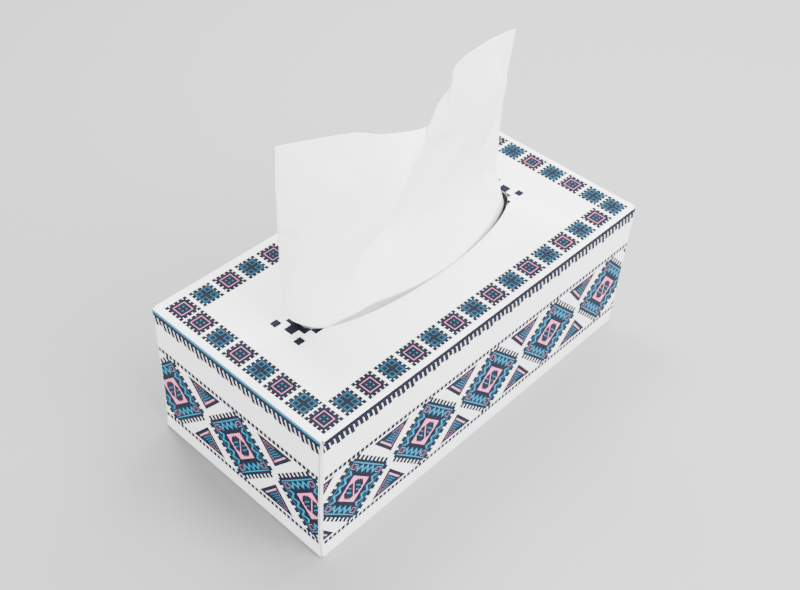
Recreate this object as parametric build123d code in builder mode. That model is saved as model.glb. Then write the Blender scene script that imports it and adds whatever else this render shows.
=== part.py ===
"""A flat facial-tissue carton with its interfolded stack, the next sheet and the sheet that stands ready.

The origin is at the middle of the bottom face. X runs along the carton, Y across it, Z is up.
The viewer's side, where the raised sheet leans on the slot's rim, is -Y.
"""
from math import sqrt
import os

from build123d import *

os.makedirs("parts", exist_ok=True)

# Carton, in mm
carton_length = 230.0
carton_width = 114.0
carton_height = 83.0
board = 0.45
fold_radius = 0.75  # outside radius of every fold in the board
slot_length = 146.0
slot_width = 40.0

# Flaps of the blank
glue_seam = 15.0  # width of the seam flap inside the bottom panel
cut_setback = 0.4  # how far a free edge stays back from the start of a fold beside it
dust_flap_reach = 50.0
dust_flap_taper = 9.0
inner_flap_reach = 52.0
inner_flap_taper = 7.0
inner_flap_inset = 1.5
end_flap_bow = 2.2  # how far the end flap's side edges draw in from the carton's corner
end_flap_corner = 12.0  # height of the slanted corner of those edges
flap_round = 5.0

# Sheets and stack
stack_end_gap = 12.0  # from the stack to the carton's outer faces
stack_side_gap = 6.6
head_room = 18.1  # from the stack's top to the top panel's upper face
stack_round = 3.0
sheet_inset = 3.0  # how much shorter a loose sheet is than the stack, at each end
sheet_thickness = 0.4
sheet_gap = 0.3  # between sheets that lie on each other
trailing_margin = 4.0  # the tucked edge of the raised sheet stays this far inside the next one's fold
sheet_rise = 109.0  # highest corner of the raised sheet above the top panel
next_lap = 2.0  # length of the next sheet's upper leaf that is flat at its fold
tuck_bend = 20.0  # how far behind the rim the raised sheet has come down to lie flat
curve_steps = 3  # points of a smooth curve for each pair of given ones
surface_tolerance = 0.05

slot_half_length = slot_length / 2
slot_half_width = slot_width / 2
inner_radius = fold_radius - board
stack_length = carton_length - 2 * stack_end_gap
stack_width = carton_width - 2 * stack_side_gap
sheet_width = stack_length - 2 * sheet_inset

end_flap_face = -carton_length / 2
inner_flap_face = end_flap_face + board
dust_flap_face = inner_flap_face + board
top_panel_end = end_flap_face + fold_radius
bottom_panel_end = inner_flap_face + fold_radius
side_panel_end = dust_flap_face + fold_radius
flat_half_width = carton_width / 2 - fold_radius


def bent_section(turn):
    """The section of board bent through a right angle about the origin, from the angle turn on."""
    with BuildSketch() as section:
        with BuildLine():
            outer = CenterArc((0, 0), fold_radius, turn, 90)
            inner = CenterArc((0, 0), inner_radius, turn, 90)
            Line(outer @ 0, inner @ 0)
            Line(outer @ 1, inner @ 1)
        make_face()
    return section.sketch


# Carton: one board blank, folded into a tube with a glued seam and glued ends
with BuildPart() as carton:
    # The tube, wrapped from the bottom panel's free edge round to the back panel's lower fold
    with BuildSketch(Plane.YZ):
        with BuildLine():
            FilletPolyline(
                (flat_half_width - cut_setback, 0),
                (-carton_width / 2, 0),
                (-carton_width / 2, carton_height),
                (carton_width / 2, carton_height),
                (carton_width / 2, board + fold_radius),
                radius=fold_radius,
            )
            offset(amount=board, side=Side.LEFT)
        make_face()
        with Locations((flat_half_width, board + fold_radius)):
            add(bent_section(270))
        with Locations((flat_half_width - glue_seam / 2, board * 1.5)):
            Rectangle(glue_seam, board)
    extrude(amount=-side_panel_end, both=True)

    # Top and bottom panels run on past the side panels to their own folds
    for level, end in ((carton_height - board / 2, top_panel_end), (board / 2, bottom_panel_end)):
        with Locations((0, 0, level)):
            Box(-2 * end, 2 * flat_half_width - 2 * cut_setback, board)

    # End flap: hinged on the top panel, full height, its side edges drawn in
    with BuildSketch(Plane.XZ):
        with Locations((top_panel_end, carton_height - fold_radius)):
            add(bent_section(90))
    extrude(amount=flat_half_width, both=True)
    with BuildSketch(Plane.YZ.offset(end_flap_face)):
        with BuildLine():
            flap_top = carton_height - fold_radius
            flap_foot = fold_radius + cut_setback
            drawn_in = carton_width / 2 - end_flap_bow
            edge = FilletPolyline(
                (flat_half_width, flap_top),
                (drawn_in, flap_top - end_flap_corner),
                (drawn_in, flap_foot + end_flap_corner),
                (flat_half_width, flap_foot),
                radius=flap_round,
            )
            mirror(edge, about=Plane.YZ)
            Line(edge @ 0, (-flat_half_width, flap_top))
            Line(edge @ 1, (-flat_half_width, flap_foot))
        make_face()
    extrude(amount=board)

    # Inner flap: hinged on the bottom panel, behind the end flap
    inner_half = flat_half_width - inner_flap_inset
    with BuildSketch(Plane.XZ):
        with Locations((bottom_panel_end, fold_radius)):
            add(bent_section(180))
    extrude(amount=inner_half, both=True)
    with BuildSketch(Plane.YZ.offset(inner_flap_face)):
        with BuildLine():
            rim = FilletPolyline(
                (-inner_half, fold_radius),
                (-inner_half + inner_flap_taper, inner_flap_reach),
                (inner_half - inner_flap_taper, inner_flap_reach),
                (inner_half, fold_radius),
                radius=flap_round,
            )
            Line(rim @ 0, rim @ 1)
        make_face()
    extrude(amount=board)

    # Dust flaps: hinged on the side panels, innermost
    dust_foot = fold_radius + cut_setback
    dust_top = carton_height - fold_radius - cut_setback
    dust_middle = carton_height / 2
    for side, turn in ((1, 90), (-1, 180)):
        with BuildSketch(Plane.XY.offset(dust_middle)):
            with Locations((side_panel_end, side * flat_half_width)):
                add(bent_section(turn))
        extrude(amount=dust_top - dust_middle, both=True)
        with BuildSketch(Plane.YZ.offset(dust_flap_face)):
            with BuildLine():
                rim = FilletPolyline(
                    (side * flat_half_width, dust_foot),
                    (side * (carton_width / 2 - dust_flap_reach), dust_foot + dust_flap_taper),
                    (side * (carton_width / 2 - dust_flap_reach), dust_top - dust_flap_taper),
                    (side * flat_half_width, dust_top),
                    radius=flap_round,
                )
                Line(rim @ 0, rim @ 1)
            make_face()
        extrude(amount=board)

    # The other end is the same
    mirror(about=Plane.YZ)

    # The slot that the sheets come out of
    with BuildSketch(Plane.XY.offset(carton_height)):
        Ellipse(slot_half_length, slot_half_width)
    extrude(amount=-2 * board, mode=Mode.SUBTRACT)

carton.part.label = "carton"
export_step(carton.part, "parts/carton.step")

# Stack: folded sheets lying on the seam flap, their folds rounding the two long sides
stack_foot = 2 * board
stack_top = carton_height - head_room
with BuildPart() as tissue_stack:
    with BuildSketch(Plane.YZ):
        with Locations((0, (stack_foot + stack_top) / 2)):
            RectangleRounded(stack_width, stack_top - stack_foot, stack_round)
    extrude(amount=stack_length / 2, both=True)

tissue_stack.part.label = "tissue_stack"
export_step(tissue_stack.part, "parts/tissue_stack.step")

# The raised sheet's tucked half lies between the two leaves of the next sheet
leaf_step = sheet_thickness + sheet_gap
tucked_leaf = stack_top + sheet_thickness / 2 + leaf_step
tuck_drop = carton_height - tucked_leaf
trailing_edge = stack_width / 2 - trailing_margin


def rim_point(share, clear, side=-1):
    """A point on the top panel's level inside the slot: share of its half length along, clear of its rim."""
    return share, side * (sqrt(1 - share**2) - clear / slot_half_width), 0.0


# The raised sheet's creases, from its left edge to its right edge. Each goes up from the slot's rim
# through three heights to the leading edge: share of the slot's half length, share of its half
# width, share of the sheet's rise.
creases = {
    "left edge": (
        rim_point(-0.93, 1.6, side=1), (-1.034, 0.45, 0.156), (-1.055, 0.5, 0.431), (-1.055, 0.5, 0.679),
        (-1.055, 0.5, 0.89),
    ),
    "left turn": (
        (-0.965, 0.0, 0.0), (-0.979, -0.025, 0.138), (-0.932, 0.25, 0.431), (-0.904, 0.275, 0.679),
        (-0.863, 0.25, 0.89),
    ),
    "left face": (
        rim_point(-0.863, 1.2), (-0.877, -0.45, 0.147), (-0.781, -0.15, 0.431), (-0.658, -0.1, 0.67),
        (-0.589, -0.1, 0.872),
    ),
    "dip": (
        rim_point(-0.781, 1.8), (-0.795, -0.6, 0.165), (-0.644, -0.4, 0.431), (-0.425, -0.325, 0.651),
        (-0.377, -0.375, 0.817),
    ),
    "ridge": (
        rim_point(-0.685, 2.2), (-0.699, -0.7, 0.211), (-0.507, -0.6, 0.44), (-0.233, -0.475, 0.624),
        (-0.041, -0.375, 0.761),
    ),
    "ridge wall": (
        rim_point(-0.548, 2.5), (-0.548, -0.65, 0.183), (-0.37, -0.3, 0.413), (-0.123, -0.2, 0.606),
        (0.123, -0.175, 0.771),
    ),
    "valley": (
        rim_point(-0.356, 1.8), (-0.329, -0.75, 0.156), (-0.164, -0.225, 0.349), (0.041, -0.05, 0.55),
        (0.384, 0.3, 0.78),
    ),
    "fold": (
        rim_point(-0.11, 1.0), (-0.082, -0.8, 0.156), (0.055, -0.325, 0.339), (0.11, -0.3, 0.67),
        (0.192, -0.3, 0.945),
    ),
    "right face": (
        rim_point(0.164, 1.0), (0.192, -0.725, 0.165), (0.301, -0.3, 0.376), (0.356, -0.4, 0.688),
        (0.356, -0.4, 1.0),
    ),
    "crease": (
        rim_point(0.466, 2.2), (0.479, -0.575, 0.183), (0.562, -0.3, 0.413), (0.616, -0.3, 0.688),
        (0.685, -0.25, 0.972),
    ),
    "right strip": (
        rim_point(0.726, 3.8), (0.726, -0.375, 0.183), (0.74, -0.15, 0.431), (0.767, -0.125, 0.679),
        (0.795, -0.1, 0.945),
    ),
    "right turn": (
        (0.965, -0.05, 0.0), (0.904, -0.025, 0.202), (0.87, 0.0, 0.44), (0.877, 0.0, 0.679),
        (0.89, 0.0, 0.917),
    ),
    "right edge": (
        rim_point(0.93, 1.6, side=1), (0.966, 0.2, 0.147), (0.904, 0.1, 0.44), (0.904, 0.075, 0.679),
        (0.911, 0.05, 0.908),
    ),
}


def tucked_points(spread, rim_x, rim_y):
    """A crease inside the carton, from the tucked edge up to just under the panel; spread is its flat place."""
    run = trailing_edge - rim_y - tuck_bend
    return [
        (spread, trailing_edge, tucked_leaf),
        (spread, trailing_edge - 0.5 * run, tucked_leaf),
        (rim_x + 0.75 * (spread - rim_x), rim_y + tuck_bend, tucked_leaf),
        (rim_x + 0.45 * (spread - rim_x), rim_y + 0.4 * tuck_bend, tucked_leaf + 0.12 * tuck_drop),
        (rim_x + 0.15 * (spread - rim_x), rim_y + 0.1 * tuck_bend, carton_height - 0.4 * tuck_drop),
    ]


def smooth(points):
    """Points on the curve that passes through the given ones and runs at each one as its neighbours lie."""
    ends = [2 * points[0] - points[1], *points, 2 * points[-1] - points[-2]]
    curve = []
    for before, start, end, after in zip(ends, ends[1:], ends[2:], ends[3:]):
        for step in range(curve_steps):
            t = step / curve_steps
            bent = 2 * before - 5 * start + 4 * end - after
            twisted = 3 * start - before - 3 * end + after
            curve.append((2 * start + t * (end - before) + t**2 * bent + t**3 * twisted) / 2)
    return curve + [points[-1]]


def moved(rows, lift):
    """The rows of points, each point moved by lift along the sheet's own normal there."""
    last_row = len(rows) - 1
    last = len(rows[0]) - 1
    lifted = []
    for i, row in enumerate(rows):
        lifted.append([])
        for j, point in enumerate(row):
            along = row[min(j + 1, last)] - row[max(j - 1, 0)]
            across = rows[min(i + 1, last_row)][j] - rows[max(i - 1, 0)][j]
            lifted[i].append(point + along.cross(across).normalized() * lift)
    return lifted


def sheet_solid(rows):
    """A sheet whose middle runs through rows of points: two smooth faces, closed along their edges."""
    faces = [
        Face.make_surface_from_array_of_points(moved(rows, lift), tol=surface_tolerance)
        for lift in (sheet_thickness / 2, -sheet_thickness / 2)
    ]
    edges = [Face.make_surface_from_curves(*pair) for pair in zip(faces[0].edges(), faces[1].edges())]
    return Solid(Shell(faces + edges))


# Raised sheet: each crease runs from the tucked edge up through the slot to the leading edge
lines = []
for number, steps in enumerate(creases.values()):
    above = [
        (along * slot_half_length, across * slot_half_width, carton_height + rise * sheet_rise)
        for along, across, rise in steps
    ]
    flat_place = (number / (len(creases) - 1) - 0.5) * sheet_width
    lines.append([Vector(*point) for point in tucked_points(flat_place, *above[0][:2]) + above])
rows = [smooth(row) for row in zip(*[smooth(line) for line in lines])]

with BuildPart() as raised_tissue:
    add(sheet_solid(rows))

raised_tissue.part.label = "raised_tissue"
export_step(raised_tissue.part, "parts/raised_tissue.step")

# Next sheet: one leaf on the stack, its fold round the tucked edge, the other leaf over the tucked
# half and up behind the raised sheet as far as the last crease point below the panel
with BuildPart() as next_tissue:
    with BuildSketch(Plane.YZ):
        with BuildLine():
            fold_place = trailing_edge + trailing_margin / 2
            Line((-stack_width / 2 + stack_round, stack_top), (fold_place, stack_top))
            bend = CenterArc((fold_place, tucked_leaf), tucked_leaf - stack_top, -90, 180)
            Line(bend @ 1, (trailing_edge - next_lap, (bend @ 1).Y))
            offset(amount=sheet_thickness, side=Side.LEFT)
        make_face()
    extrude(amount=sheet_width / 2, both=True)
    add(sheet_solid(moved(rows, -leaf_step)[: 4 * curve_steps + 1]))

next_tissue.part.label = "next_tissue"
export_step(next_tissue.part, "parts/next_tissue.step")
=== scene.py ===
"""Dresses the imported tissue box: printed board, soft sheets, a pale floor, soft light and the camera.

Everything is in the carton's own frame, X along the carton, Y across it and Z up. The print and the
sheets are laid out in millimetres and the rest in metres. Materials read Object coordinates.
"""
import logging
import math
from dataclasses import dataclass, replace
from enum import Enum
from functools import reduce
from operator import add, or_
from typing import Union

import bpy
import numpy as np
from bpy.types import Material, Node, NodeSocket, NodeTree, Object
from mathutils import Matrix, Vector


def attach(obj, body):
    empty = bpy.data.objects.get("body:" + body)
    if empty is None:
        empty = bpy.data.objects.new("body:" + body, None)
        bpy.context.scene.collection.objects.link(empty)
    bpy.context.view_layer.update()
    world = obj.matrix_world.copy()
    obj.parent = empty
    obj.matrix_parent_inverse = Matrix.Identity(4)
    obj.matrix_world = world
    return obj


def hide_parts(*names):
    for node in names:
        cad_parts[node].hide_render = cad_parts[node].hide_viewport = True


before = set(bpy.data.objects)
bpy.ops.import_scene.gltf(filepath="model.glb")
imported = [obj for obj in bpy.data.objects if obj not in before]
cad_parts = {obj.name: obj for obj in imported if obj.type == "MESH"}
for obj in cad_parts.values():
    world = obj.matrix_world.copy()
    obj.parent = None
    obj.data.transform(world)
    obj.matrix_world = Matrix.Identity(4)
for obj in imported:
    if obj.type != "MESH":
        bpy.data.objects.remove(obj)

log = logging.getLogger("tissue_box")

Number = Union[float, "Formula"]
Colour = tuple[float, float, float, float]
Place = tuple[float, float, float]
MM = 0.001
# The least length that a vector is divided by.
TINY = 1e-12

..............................

### Your goal
Nothing but the lines from the one with "# Next sheet: one" to the one with "bpy.context.view_layer.update()" should be echoed, both of them included, exactly as written.

### In response
# Next sheet: one leaf on the stack, its fold round the tucked edge, the other leaf over the tucked
# half and up behind the raised sheet as far as the last crease point below the panel
with BuildPart() as next_tissue:
    with BuildSketch(Plane.YZ):
        with BuildLine():
            fold_place = trailing_edge + trailing_margin / 2
            Line((-stack_width / 2 + stack_round, stack_top), (fold_place, stack_top))
            bend = CenterArc((fold_place, tucked_leaf), tucked_leaf - stack_top, -90, 180)
            Line(bend @ 1, (trailing_edge - next_lap, (bend @ 1).Y))
            offset(amount=sheet_thickness, side=Side.LEFT)
        make_face()
    extrude(amount=sheet_width / 2, both=True)
    add(sheet_solid(moved(rows, -leaf_step)[: 4 * curve_steps + 1]))

next_tissue.part.label = "next_tissue"
export_step(next_tissue.part, "parts/next_tissue.step")
=== scene.py ===
"""Dresses the imported tissue box: printed board, soft sheets, a pale floor, soft light and the camera.

Everything is in the carton's own frame, X along the carton, Y across it and Z up. The print and the
sheets are laid out in millimetres and the rest in metres. Materials read Object coordinates.
"""
import logging
import math
from dataclasses import dataclass, replace
from enum import Enum
from functools import reduce
from operator import add, or_
from typing import Union

import bpy
import numpy as np
from bpy.types import Material, Node, NodeSocket, NodeTree, Object
from mathutils import Matrix, Vector


def attach(obj, body):
    empty = bpy.data.objects.get("body:" + body)
    if empty is None:
        empty = bpy.data.objects.new("body:" + body, None)
        bpy.context.scene.collection.objects.link(empty)
    bpy.context.view_layer.update()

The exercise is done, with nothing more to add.